Generally, referencing a device by it's logical name isn't good because it's not deterministic. we pass the disk id as the serial and you should use that, please take a further look at the discussion above -
https://bugzilla.redhat.com/show_bug.cgi?id=1063597#c18
Unless there is another action item here, it seems like this one can be closed. We shouldn't rely on the device names.
Comment 4Carlos Mestre González
2015-11-10 16:22:03 UTC
Hi Liron,
Thanks for your response.
Yes, we're relying on the device name in some cases since in x86_64 the device names "are reliable", at least in all our testing for the boot device it always kept the /dev/vda adding any number of disks later on.
In PPC is consistent that, after the steps provided in the description, the new disks always takes /dev/vda and the boot disk changes to /dev/vdb. So I'm thinking this is a difference between the way each platform's libvirt version handles this.
I'm adding the logs here.
Comment 5Carlos Mestre González
2015-11-10 16:24:00 UTC
Created attachment 1092351[details]
logs
General logs, engine, vdsm log, vm's OS messages, qemu log.

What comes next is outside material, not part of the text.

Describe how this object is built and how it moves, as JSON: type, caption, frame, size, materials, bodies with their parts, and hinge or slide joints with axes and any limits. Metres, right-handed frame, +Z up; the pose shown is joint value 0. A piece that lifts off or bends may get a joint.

vm name is test_get_device_name, starts execution at 18:00:00, vdsm logs 11:00
Comment 6Carlos Mestre González
2015-11-11 13:43:35 UTC
So according to the logs, the old disk is still passed as virtio-disk0 with bootindex=1 and the new disk is virtio-disk1 without bootindex. So libvirt is doing the right thing here.
According to the logs from the guest OS, even QEMU is doing the right thing because the boot loader finds the kernel and dracut on the correct disk and starts booting from it.
And there's no bug in guest OS configuration either since it happily finishes booting of the right disk.
So as stated in comment 3, don't rely on a device names, use filesystem labels, UUIDs, or something like that to identify individual disks. The fact that it's reliable on some configuration does not mean it will work reliably on another configuration.